機会原価(opportunity cost)とは排他的な複数な案(一つしか選べない案)があった場合に断念した方の案で得ることができた収益のうち最大のものを言います。経済学でよく使われる考え方になりオポチュニティーコストや機会費用ともいいます。
■選択するということはあきらめるという事です
選択するということは常に他の選択肢は諦めるということです。なんだか哲学的な話ですが 、何かを選ぶということは他の何かを諦めるということになります 。
■1.100万円を投資するという例
例えば100万円を持っているとします 。その100万円をどう活用するか を考えるときにこの機会費用・機会原価の考え方が出てきます。
機会費用とは、ほかの選択肢のうち、最大の価値が得られるものがその選択に費用であると考えられます。
例えば日本国債を買っていればその100万円が1年後に101万になるとします。このことからこの100万円の機会費用は1万円であると考えられますので、その他の投資、例えば誰かに貸し付けるなどをする時は1万円以上の利益を得る必要が出てきます。

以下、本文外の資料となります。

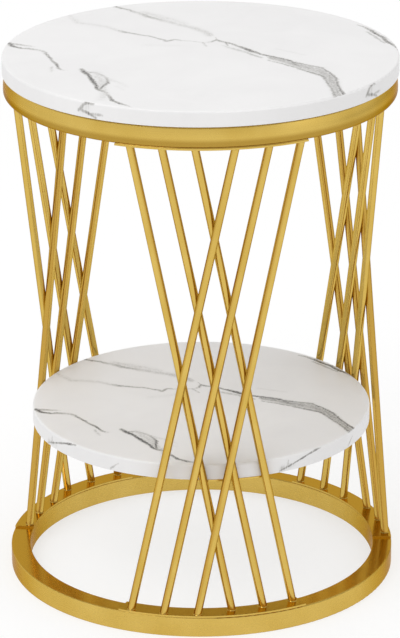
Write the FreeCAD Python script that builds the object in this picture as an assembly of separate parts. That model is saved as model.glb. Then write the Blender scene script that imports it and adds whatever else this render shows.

逆にいうと、1万円以上の利益が見込めないならば、その投資はうまくいっていないと考えることができるのです。
■2.あんパン工場の例で機会原価を考えてみます
次に、アンパンを製造している工場の例でみていきたいと思います。例えば、原価30円でアンパンの餡を作りました。また、この餡をアンパンに加工するためには30円かかるとします。
この場合、アンパンの原価は60円となります(餡30円+アンパンへの加工費30円=60円)。
また、半製品の餡はそのまま売れば100円で販売することができるとします。但し、餡のまま売ってしまうとアンパンを作ることができなくなりますので、餡のまま売るかアンパンに加工するかを選択しなければならないとします。
この場合アンパンの価格が130円より大きくないのであれば、アンパンに加工せずに餡のまま売ってしまう方がよいのです。
機会原価の考え方を使ってアンパンの原価を考えてみると次のようになります。
餡の機会原価100円+アンパンへの加工費30円=130円
上記のようになりますので130円以下で売る場合、餡のままで売るよりも儲かっていないと簡単に判断することが可能となります。
例えば120円でアンパンを売る場合の利益は120円-60円(かかった原価)=60円となりますが、餡のまま売っていれば利益は100円-30円(かかった原価)=70円となります。
餡が一個100円で売れるんだったら、餡のまま売っちゃった方がいいよね 。
でもこの場合の製造原価って60円なんだから120円で売ってもいいんじゃない 。
そうすると機会原価的には、130円のものを120円で売ることになるから損しちゃってるんだよね。
うーん何となく直感的に理解しにくいなぁ。
■応用して考えよう
またこの機会費用の考え方を応用すると 、 時間の価値も考えることができます。例えば1年間学校に通う費用はその学費だけではありません 。
その学校に行かず働いていたら得られるであろう収入も費用となります。経済学的にはこのように考えるのです。
これらの費用を合わせても学校に行く方が合理的であるならば学校に行って教育訓練を受けるという判断になります 。そして概ね我が国では、学校に行って教育訓練を受けることはペイすると見られております。
■目先の利益を追いかけると余計なコストがかかるということを示唆しています
この機会費用の考え方は目先のささいな節約のために大きな時間を使ってはならないということを示唆しています。
例えば卵が10円安いからと言って1時間かけて隣町のスーパーに行く費用は1時間ぶんのパートやアルバイトの時給と同じです。ですので一般的には合理的ではないと考えられます。
また資格試験などを勉強する時に独学で勉強すると、必要な費用は圧縮できます。しかしそれで一年余計に勉強するならば、玉一年文の勉強時間はまるまる機会費用発生すると考えられますので、大きな損失となる可能性があります。
このように機会費用の考え方を持ってば、本質的な節約が可能となるのです 。
■サンクコストに囚われることの費用
サンクコストというどうやっても取り戻せない費用という考え方があります。例えば途中まで作ったダムにかかった費用がサンクコストです。この費用はダムを完成させても今の段階で辞めてもどっちにしても取り戻せないコストです。
そのため意思決定にあたってはサンクコストは無視をしなければならないというのが経営学の結論なのです。
この途中まで作ったダムに10億円かけていますが、完成までもう20億円かかるとします。
他方この20億円を適切に投資すると30億円の価値を生むとします 。
今やめてもその10億円は取り戻せませんのでダムを完成させた時に、 30億円以上の便益が得られないのであればサンクコストである10億円無視してダムの建設を止めるべきですなの。
このように機会費用の概念は意思決定にも役立つのです。